**Data shown**
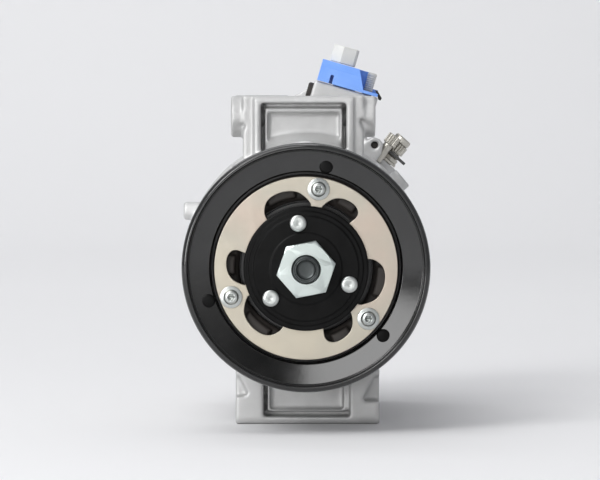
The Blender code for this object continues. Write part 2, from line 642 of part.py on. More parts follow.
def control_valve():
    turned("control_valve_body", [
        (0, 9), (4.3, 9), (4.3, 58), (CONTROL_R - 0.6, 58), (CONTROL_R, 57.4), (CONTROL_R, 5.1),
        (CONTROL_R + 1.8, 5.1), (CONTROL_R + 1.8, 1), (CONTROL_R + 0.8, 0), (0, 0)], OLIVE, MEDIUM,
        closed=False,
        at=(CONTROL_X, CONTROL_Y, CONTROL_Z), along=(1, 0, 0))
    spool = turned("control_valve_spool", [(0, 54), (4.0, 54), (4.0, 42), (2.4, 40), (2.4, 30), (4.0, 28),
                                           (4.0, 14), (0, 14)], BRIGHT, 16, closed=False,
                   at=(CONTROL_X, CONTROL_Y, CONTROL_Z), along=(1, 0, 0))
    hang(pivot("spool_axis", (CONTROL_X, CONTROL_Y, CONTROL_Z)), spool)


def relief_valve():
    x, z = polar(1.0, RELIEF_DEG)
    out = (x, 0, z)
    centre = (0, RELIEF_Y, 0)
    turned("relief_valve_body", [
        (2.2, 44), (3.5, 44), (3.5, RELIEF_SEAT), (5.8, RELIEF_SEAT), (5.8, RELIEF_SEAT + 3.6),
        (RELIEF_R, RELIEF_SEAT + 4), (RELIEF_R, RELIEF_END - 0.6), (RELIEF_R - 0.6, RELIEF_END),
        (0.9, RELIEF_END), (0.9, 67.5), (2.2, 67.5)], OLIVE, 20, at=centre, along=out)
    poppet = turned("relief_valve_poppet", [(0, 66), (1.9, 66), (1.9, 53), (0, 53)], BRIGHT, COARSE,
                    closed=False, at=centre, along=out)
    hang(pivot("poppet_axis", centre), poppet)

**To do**
Copy all of the data. Keep every word exactly as it is.

**Exercise response**
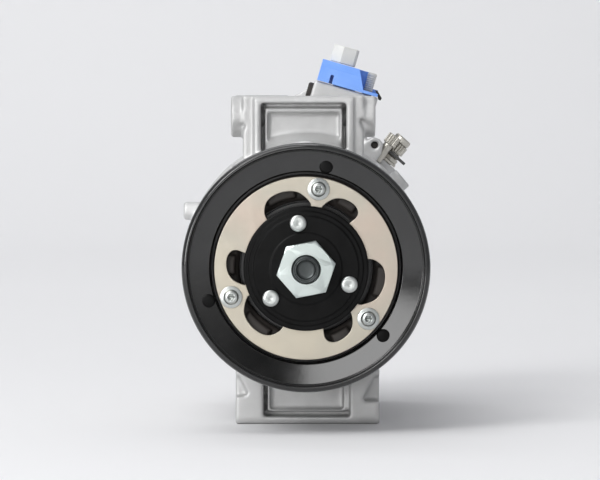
The Blender code for this object continues. Write part 2, from line 642 of part.py on. More parts follow.
def control_valve():
    turned("control_valve_body", [
        (0, 9), (4.3, 9), (4.3, 58), (CONTROL_R - 0.6, 58), (CONTROL_R, 57.4), (CONTROL_R, 5.1),
        (CONTROL_R + 1.8, 5.1), (CONTROL_R + 1.8, 1), (CONTROL_R + 0.8, 0), (0, 0)], OLIVE, MEDIUM,
        closed=False,
        at=(CONTROL_X, CONTROL_Y, CONTROL_Z), along=(1, 0, 0))
    spool = turned("control_valve_spool", [(0, 54), (4.0, 54), (4.0, 42), (2.4, 40), (2.4, 30), (4.0, 28),
                                           (4.0, 14), (0, 14)], BRIGHT, 16, closed=False,
                   at=(CONTROL_X, CONTROL_Y, CONTROL_Z), along=(1, 0, 0))
    hang(pivot("spool_axis", (CONTROL_X, CONTROL_Y, CONTROL_Z)), spool)


def relief_valve():
    x, z = polar(1.0, RELIEF_DEG)
    out = (x, 0, z)
    centre = (0, RELIEF_Y, 0)
    turned("relief_valve_body", [
        (2.2, 44), (3.5, 44), (3.5, RELIEF_SEAT), (5.8, RELIEF_SEAT), (5.8, RELIEF_SEAT + 3.6),
        (RELIEF_R, RELIEF_SEAT + 4), (RELIEF_R, RELIEF_END - 0.6), (RELIEF_R - 0.6, RELIEF_END),
        (0.9, RELIEF_END), (0.9, 67.5), (2.2, 67.5)], OLIVE, 20, at=centre, along=out)
    poppet = turned("relief_valve_poppet", [(0, 66), (1.9, 66), (1.9, 53), (0, 53)], BRIGHT, COARSE,
                    closed=False, at=centre, along=out)
    hang(pivot("poppet_axis", centre), poppet)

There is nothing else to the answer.